Your task is to repeat the listing exactly.
[BEGIN Dataset excerpt]
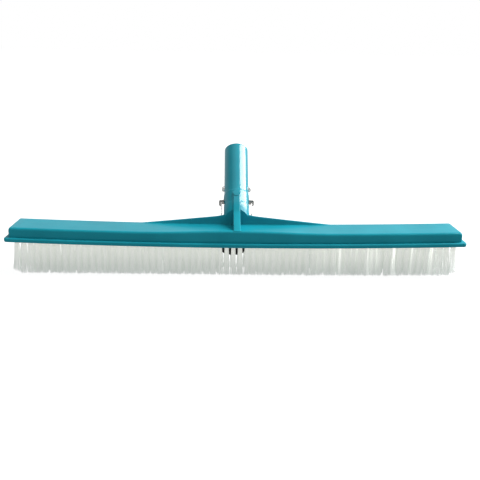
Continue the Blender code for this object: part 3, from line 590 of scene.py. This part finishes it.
def bristle_row(name, places, row, seed):
    """Every filament of a row at once.

    A filament starts at a sunflower place in its bunch: the radius is the square root of its
    share, the angle its number times the golden angle.  Below the block it moves outwards with
    the spread power of its reach, plus a small lean and bend of its own.  The end tufts are
    looser, lean outwards, and are worn short at their outer edge."""
    chance = np.random.default_rng(seed)
    count = len(places)
    number = np.arange(FILAMENTS)
    radius = BUNCH_RADIUS * np.sqrt((number + 0.5) / FILAMENTS)
    angle = number * np.pi * (3 - np.sqrt(5)) + chance.uniform(0, 2 * np.pi, (count, 1))
    start = np.stack([radius * np.cos(angle), radius * np.sin(angle)], axis=2)
    start = start + chance.normal(0, 0.00008, start.shape)
    tuft_lean = chance.normal(0, 0.00030, (count, 1, 2))
    end_lean = np.clip((np.abs(places) - LEAN_FROM) / LEAN_OVER, 0, 1) * np.sign(places) * END_LEAN
    lean = chance.normal(0, 0.00034, start.shape) + tuft_lean
    lean[..., 0] += end_lean[:, None]
    bend = chance.normal(0, 0.00022, start.shape)
    reach = np.clip(RINGS, 0, 1)[None, None, :, None]
    loose = np.clip((np.abs(places) - LOOSE_FROM) / LOOSE_OVER, 0, 1)[:, None, None, None]
    spread = SPREAD * reach ** SPREAD_POWER + LOOSE_SPREAD * loose * reach ** 0.5
    path = (start[:, :, None] * (1 + spread) + lean[:, :, None] * reach ** SPREAD_POWER
            + bend[:, :, None] * np.sin(np.pi * reach))
    trim = chance.normal(0, 0.00025, (count, FILAMENTS, 1))
    out = np.abs(places[:, None, None] + start[:, :, None, 0])
    worn = np.clip((out - WORN_FROM) / WORN_OVER, 0, 1)
    level = np.where(places < 0, 1.0, RIGHT_TRIM) * bow(places)
    length = TUFT_LENGTH + level[:, None, None] - 0.0002 - np.abs(trim) - WEAR * worn ** 1.6
    down = np.where(RINGS < 0, RINGS, RINGS * length)
    base = FLANGE_UNDERSIDE + bow(places)[:, None, None]
    height = base - down
    turn = np.linspace(0, 2 * np.pi, FILAMENT_SIDES, endpoint=False)
    turn = turn + chance.uniform(0, np.pi, (count, FILAMENTS, 1, 1))
    ring = FILAMENT_RADIUS * np.stack([np.cos(turn), np.sin(turn)], axis=-1)
    flat = path[:, :, :, None, :] + ring
    flat[..., 0] += places[:, None, None, None]
    flat[..., 1] += DECK_MIDDLE + row * ROW_PITCH
    tall = np.broadcast_to(height[:, :, :, None, None], (*flat.shape[:4], 1))
    points = np.concatenate([flat, tall], axis=4).reshape(-1, 3)

    rings, sides = len(RINGS), FILAMENT_SIDES
    one = grid_faces(rings, sides)[:, ::-1]
    lids = np.stack([np.arange(sides), np.arange(sides)[::-1] + (rings - 1) * sides])
    one = np.concatenate([one, lids])
    first = np.arange(count * FILAMENTS)[:, None, None] * rings * sides
    quads = (one[None] + first).reshape(-1, 4)
    if signed_volume(points, quads) < 0:
        quads = quads[:, ::-1]
    mesh = bpy.data.meshes.new(name)
    mesh.vertices.add(len(points))
    mesh.vertices.foreach_set("co", points.astype(np.float32).ravel())
    mesh.loops.add(quads.size)
    mesh.loops.foreach_set("vertex_index", quads.astype(np.int32).ravel())
    mesh.polygons.add(len(quads))
    mesh.polygons.foreach_set("loop_start", np.arange(0, quads.size, 4, dtype=np.int32))
    mesh.update(calc_edges=True)
    sector = (angle % (2 * np.pi) // (np.pi / 3)).astype(int)
    clump = np.take_along_axis(chance.random((count, 6)), sector, axis=1)
    aside = start[..., 0] / BUNCH_RADIUS
    # Painted shade: filaments at the sides of each tuft along the row are made darker, in place of
    # the shade between tufts; the clump and noise terms are random tone.
    filament_tone_and_side_shade = 0.90 - 0.42 * aside ** 2 + 0.24 * (clump - 0.5) + chance.normal(0, 0.09, clump.shape)
    # Painted highlight: a few clumps in the right half of the deck glow brighter, as if lit from the
    # right.
    streak = ((clump > 0.86) & (places[:, None] > HIGHLIGHT_STREAK_FROM)) * 0.34 + 0.06
    per_point = np.repeat(np.clip(filament_tone_and_side_shade, 0, 1).ravel(), rings * sides)
    mesh.attributes.new("tone_and_painted_side_shade", "FLOAT", "POINT").data.foreach_set("value", per_point)
    far = np.tile(np.repeat(np.clip(RINGS, 0, 1), sides), count * FILAMENTS)
    mesh.attributes.new("reach", "FLOAT", "POINT").data.foreach_set("value", far)
    # Painted glow: an even amount plus the painted highlight streaks, strongest at the root and
    # fading towards the tips.
    lit = (0.26 + np.repeat(streak.ravel(), rings * sides)) * (1 - 0.55 * far)
    mesh.attributes.new("painted_glow", "FLOAT", "POINT").data.foreach_set("value", lit)
    made = bpy.data.objects.new(name, mesh)
    bpy.context.scene.collection.objects.link(made)
    smooth(made, 60)
    return made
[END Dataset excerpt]
## The response:
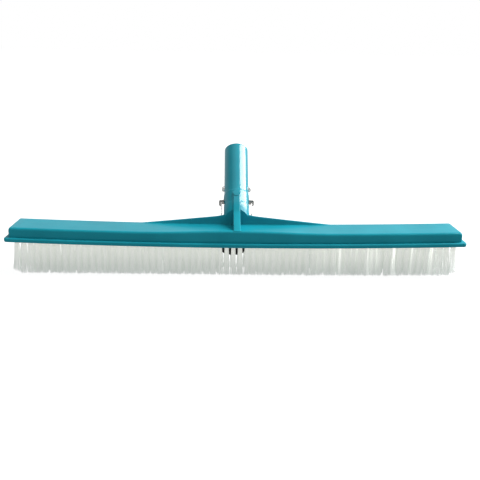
Continue the Blender code for this object: part 3, from line 590 of scene.py. This part finishes it.
def bristle_row(name, places, row, seed):
    """Every filament of a row at once.

    A filament starts at a sunflower place in its bunch: the radius is the square root of its
    share, the angle its number times the golden angle.  Below the block it moves outwards with
    the spread power of its reach, plus a small lean and bend of its own.  The end tufts are
    looser, lean outwards, and are worn short at their outer edge."""
    chance = np.random.default_rng(seed)
    count = len(places)
    number = np.arange(FILAMENTS)
    radius = BUNCH_RADIUS * np.sqrt((number + 0.5) / FILAMENTS)
    angle = number * np.pi * (3 - np.sqrt(5)) + chance.uniform(0, 2 * np.pi, (count, 1))
    start = np.stack([radius * np.cos(angle), radius * np.sin(angle)], axis=2)
    start = start + chance.normal(0, 0.00008, start.shape)
    tuft_lean = chance.normal(0, 0.00030, (count, 1, 2))
    end_lean = np.clip((np.abs(places) - LEAN_FROM) / LEAN_OVER, 0, 1) * np.sign(places) * END_LEAN
    lean = chance.normal(0, 0.00034, start.shape) + tuft_lean
    lean[..., 0] += end_lean[:, None]
    bend = chance.normal(0, 0.00022, start.shape)
    reach = np.clip(RINGS, 0, 1)[None, None, :, None]
    loose = np.clip((np.abs(places) - LOOSE_FROM) / LOOSE_OVER, 0, 1)[:, None, None, None]
    spread = SPREAD * reach ** SPREAD_POWER + LOOSE_SPREAD * loose * reach ** 0.5
    path = (start[:, :, None] * (1 + spread) + lean[:, :, None] * reach ** SPREAD_POWER
            + bend[:, :, None] * np.sin(np.pi * reach))
    trim = chance.normal(0, 0.00025, (count, FILAMENTS, 1))
    out = np.abs(places[:, None, None] + start[:, :, None, 0])
    worn = np.clip((out - WORN_FROM) / WORN_OVER, 0, 1)
    level = np.where(places < 0, 1.0, RIGHT_TRIM) * bow(places)
    length = TUFT_LENGTH + level[:, None, None] - 0.0002 - np.abs(trim) - WEAR * worn ** 1.6
    down = np.where(RINGS < 0, RINGS, RINGS * length)
    base = FLANGE_UNDERSIDE + bow(places)[:, None, None]
    height = base - down
    turn = np.linspace(0, 2 * np.pi, FILAMENT_SIDES, endpoint=False)
    turn = turn + chance.uniform(0, np.pi, (count, FILAMENTS, 1, 1))
    ring = FILAMENT_RADIUS * np.stack([np.cos(turn), np.sin(turn)], axis=-1)
    flat = path[:, :, :, None, :] + ring
    flat[..., 0] += places[:, None, None, None]
    flat[..., 1] += DECK_MIDDLE + row * ROW_PITCH
    tall = np.broadcast_to(height[:, :, :, None, None], (*flat.shape[:4], 1))
    points = np.concatenate([flat, tall], axis=4).reshape(-1, 3)

    rings, sides = len(RINGS), FILAMENT_SIDES
    one = grid_faces(rings, sides)[:, ::-1]
    lids = np.stack([np.arange(sides), np.arange(sides)[::-1] + (rings - 1) * sides])
    one = np.concatenate([one, lids])
    first = np.arange(count * FILAMENTS)[:, None, None] * rings * sides
    quads = (one[None] + first).reshape(-1, 4)
    if signed_volume(points, quads) < 0:
        quads = quads[:, ::-1]
    mesh = bpy.data.meshes.new(name)
    mesh.vertices.add(len(points))
    mesh.vertices.foreach_set("co", points.astype(np.float32).ravel())
    mesh.loops.add(quads.size)
    mesh.loops.foreach_set("vertex_index", quads.astype(np.int32).ravel())
    mesh.polygons.add(len(quads))
    mesh.polygons.foreach_set("loop_start", np.arange(0, quads.size, 4, dtype=np.int32))
    mesh.update(calc_edges=True)
    sector = (angle % (2 * np.pi) // (np.pi / 3)).astype(int)
    clump = np.take_along_axis(chance.random((count, 6)), sector, axis=1)
    aside = start[..., 0] / BUNCH_RADIUS
    # Painted shade: filaments at the sides of each tuft along the row are made darker, in place of
    # the shade between tufts; the clump and noise terms are random tone.
    filament_tone_and_side_shade = 0.90 - 0.42 * aside ** 2 + 0.24 * (clump - 0.5) + chance.normal(0, 0.09, clump.shape)
    # Painted highlight: a few clumps in the right half of the deck glow brighter, as if lit from the
    # right.
    streak = ((clump > 0.86) & (places[:, None] > HIGHLIGHT_STREAK_FROM)) * 0.34 + 0.06
    per_point = np.repeat(np.clip(filament_tone_and_side_shade, 0, 1).ravel(), rings * sides)
    mesh.attributes.new("tone_and_painted_side_shade", "FLOAT", "POINT").data.foreach_set("value", per_point)
    far = np.tile(np.repeat(np.clip(RINGS, 0, 1), sides), count * FILAMENTS)
    mesh.attributes.new("reach", "FLOAT", "POINT").data.foreach_set("value", far)
    # Painted glow: an even amount plus the painted highlight streaks, strongest at the root and
    # fading towards the tips.
    lit = (0.26 + np.repeat(streak.ravel(), rings * sides)) * (1 - 0.55 * far)
    mesh.attributes.new("painted_glow", "FLOAT", "POINT").data.foreach_set("value", lit)
    made = bpy.data.objects.new(name, mesh)
    bpy.context.scene.collection.objects.link(made)
    smooth(made, 60)
    return made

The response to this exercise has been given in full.